High-quality white photoluminescence of zero-dimensional hybrid metal halides with multiple optical polyhedral units

Zero-dimensional organic-inorganic hybrid metal halides that can realize single-component white emission have attracted extensive attention due to the high-quality requirements of solid-state lighting technology. Although efficient white emission can be obtained in metal halides, the realization of tunable emission and high color rendering index of single-component white light remains a challenge.
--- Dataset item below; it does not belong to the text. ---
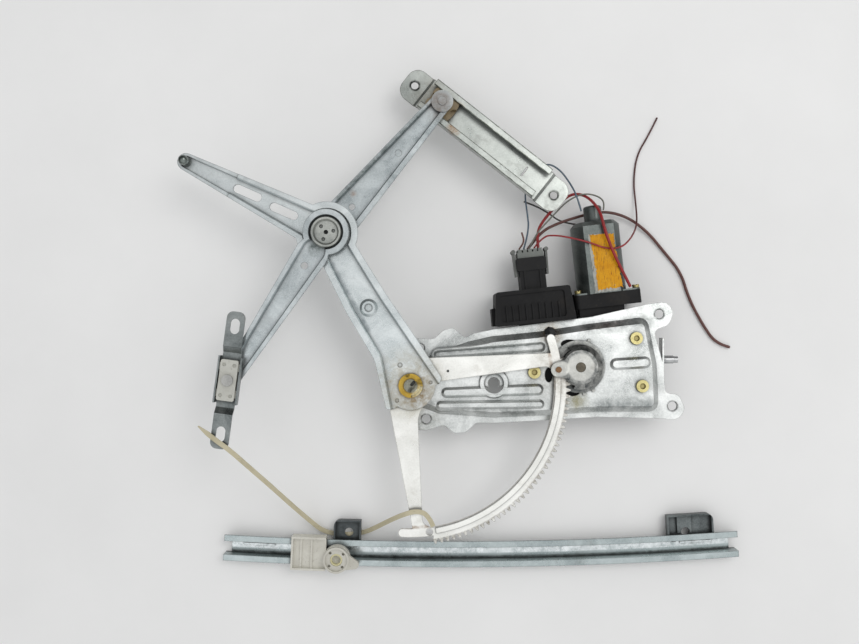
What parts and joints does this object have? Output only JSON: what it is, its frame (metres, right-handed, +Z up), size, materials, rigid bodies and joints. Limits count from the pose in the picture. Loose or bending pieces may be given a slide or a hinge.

Herein, we report the binary halide (TEA)2(MnCl4)1-x (SbCl5)x (TEA+ = tetraethylammonium, C8H20N+), realizing warm white emission with a photoluminescence quantum yield of 86.24 %. (TEA)2(MnCl4)1-x (SbCl5)x halides with multiple optical polyhedral units ([SbCl5]2- pyramid and [MnCl4]2- tetrahedron) shows triple-peaked emission at 460 nm (free excitons emission), 520 nm (d–d transitions of Mn2+ ions), and 630 nm (self-trapped excitons emission). Interestingly, (TEA)2(MnCl4)1-x (SbCl5)x halides exhibit emission color tunability by changing excitation energy and temperature, respectively. A comparison of lifetime spectra, as well as the temperature-variation spectra, was utilized to elucidate the energy transfer mechanism between Sb3+ and Mn2+ ions. The single-component white light-emitting diode fabricated by (TEA)2(MnCl4)0.92(SbCl5)0.08 sample exhibits a high color rendering index of 92. This approach involving multiple emission mechanisms from different polyhedrons represents a promising avenue for designing single-component white-light emitters.